# INFORMATION PROVIDED:
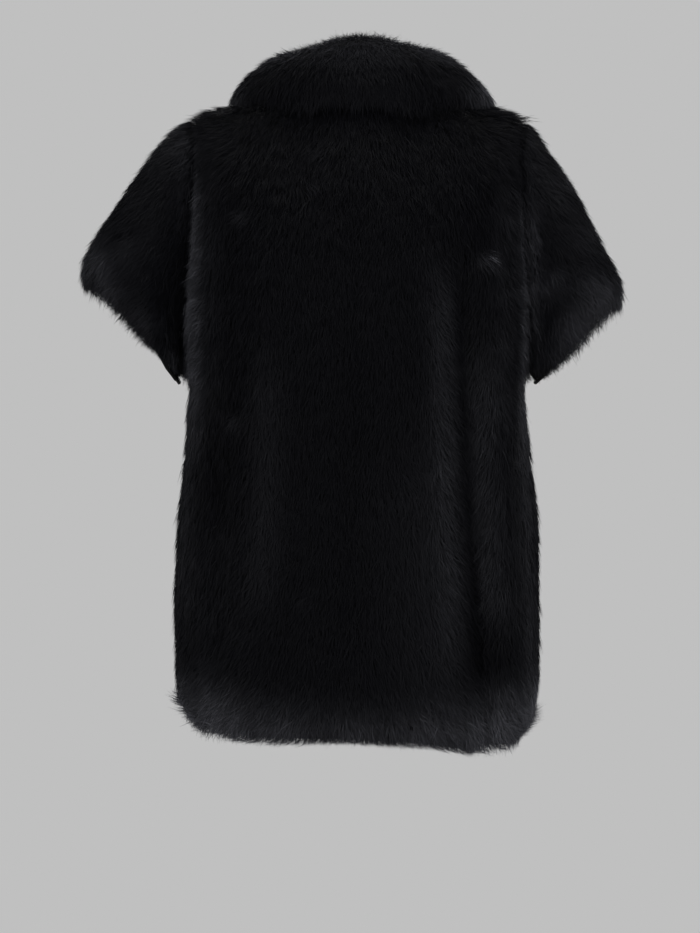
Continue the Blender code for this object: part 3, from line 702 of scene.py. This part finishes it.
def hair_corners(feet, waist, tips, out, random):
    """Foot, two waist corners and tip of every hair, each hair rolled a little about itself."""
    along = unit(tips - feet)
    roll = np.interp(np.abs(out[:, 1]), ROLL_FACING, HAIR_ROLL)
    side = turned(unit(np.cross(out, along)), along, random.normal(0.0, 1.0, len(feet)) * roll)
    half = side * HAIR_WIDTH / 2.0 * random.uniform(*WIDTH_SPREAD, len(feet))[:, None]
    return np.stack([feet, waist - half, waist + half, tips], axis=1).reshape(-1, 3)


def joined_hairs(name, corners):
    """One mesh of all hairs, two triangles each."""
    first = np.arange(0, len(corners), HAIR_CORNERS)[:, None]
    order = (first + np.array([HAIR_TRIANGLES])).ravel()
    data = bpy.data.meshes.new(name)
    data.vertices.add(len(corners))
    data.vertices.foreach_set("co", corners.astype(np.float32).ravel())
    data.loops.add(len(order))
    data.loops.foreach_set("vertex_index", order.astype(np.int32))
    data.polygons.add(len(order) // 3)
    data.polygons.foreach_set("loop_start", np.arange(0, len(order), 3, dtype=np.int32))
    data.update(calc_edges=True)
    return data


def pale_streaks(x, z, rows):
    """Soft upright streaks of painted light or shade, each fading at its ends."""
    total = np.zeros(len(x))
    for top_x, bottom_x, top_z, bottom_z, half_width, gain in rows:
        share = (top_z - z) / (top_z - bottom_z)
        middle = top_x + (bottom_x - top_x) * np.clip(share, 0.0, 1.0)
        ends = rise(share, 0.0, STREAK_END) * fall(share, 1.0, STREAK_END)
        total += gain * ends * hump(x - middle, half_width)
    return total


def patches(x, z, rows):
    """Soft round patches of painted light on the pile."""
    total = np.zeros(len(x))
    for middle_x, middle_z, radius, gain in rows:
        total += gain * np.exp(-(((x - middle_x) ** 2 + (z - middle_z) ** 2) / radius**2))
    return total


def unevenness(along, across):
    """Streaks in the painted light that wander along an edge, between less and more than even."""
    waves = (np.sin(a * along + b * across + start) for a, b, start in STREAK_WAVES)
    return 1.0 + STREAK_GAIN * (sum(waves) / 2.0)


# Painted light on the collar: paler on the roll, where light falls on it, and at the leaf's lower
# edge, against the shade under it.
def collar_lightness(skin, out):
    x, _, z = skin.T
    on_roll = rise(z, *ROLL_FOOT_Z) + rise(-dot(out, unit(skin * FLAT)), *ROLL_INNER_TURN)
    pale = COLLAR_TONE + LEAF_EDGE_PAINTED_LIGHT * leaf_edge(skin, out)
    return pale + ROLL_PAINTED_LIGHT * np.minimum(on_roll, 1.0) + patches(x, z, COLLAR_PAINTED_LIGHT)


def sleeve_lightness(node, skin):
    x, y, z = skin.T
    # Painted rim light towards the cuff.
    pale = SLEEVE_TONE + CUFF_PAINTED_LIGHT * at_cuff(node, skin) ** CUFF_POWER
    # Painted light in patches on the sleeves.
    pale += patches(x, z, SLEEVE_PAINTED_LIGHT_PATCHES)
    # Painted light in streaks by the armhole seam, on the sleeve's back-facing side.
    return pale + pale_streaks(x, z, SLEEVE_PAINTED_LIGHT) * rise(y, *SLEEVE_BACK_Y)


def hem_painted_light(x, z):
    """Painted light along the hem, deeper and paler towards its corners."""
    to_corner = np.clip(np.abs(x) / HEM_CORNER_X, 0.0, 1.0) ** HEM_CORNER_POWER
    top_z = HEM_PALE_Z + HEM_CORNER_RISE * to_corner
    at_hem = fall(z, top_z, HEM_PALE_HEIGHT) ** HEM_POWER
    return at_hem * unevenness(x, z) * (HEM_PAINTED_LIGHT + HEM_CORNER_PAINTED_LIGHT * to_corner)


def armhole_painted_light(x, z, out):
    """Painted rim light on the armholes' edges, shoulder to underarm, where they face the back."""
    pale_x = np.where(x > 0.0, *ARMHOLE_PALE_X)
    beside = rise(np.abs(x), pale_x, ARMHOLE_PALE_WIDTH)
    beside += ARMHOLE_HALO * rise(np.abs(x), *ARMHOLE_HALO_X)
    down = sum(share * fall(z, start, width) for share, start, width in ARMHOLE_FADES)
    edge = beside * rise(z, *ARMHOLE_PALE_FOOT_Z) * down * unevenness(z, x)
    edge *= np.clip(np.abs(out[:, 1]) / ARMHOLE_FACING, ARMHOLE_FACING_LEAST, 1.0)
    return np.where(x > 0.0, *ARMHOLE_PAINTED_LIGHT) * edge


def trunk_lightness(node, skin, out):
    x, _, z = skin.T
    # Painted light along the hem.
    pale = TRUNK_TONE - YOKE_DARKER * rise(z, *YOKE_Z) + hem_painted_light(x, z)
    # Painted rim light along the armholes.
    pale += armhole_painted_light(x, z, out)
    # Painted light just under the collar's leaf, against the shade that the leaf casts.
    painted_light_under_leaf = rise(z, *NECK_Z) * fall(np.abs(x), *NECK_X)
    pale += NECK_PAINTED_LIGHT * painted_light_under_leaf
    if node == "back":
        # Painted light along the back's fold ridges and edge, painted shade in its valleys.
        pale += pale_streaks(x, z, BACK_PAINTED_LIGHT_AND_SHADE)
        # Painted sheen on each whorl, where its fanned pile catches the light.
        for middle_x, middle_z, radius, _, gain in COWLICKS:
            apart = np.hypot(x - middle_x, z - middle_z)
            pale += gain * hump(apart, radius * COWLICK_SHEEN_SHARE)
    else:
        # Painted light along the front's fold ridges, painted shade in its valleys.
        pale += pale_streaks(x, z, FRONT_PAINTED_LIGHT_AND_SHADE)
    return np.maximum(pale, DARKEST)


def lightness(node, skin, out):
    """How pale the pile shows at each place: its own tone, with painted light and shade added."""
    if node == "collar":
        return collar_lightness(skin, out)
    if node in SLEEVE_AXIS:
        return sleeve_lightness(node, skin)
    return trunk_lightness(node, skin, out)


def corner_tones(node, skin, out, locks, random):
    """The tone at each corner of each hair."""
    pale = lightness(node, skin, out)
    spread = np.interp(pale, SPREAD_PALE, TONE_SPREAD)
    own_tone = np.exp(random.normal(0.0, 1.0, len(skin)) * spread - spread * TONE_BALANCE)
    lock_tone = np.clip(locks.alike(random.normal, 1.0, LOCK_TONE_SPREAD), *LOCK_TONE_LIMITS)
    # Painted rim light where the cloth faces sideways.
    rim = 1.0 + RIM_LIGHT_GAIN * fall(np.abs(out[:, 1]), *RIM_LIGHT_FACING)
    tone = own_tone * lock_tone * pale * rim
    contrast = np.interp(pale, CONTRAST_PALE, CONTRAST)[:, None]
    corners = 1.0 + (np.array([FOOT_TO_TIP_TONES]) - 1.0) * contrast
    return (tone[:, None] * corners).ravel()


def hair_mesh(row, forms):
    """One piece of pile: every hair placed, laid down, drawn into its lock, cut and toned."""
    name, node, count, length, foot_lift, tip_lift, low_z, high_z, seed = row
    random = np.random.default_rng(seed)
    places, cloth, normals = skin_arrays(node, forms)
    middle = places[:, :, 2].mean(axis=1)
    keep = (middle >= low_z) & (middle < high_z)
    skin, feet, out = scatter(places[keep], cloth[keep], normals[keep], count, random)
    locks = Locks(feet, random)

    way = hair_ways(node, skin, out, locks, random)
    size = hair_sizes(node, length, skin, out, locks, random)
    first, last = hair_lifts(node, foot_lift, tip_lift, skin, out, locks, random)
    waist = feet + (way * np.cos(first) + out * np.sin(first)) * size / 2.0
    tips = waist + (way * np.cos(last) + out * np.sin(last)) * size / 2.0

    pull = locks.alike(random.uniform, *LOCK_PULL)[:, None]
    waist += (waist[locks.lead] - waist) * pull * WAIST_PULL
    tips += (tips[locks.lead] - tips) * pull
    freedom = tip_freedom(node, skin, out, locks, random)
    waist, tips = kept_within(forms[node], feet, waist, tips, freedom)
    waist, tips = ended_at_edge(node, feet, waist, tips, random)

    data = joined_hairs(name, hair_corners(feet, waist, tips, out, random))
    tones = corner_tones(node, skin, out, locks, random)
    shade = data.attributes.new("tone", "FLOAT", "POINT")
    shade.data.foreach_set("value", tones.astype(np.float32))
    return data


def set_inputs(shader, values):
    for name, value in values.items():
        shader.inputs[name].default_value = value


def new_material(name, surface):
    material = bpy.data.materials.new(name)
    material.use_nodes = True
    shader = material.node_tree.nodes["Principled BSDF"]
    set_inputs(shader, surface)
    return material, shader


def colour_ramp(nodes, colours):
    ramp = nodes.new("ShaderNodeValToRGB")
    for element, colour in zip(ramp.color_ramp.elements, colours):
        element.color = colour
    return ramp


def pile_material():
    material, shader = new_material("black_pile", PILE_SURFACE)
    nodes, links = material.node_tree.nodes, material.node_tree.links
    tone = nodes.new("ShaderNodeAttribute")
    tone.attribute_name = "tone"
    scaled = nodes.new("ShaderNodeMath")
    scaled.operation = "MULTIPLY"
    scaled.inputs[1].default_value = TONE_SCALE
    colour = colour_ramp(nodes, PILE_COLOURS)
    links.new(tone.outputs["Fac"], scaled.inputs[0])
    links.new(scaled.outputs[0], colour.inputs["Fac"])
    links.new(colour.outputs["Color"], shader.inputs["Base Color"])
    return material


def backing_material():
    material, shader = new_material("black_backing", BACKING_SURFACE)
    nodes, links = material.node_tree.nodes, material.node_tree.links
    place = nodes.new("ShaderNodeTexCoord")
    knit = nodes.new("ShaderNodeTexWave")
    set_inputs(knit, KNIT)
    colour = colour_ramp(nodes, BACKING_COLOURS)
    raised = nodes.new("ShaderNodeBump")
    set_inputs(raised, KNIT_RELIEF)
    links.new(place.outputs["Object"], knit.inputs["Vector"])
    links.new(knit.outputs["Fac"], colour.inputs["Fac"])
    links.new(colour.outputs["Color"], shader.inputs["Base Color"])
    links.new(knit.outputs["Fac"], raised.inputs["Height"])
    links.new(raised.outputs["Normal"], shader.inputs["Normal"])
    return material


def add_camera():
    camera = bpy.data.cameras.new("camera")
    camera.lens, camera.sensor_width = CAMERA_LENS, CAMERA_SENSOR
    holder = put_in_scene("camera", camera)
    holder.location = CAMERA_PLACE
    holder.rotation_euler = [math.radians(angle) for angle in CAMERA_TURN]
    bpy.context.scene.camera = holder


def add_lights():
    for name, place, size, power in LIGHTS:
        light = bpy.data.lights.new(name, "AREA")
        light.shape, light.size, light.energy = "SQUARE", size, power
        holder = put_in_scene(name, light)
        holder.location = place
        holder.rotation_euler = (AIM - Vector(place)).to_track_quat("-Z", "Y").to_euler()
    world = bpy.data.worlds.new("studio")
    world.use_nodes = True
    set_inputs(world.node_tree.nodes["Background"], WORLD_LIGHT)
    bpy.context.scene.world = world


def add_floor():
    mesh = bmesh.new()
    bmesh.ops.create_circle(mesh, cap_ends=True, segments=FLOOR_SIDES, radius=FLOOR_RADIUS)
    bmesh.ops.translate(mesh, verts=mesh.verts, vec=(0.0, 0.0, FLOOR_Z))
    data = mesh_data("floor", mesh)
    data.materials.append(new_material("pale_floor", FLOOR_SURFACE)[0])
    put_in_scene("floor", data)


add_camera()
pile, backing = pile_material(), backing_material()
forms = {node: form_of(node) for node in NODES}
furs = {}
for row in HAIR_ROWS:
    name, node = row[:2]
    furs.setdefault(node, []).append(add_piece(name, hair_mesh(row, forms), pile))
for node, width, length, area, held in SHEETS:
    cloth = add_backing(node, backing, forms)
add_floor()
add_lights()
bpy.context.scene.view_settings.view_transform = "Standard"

# EXERCISE INSTRUCTIONS:
Set down verbatim only the lines between the start of the data above and the line with "return np.stack([feet, waist", both boundaries included.

# RESULT FOR THIS EXERCISE:
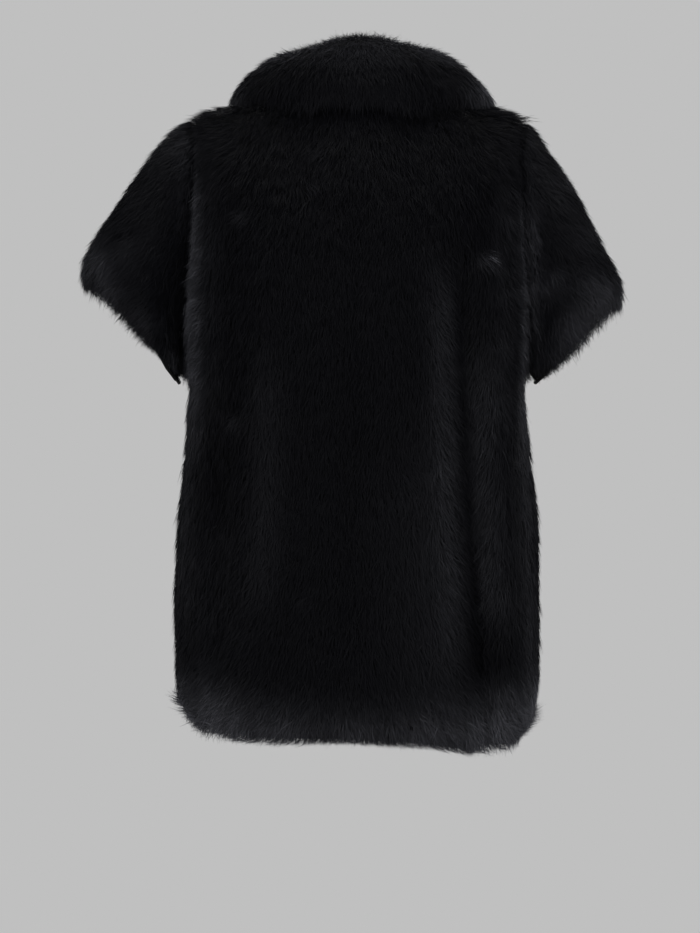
Continue the Blender code for this object: part 3, from line 702 of scene.py. This part finishes it.
def hair_corners(feet, waist, tips, out, random):
    """Foot, two waist corners and tip of every hair, each hair rolled a little about itself."""
    along = unit(tips - feet)
    roll = np.interp(np.abs(out[:, 1]), ROLL_FACING, HAIR_ROLL)
    side = turned(unit(np.cross(out, along)), along, random.normal(0.0, 1.0, len(feet)) * roll)
    half = side * HAIR_WIDTH / 2.0 * random.uniform(*WIDTH_SPREAD, len(feet))[:, None]
    return np.stack([feet, waist - half, waist + half, tips], axis=1).reshape(-1, 3)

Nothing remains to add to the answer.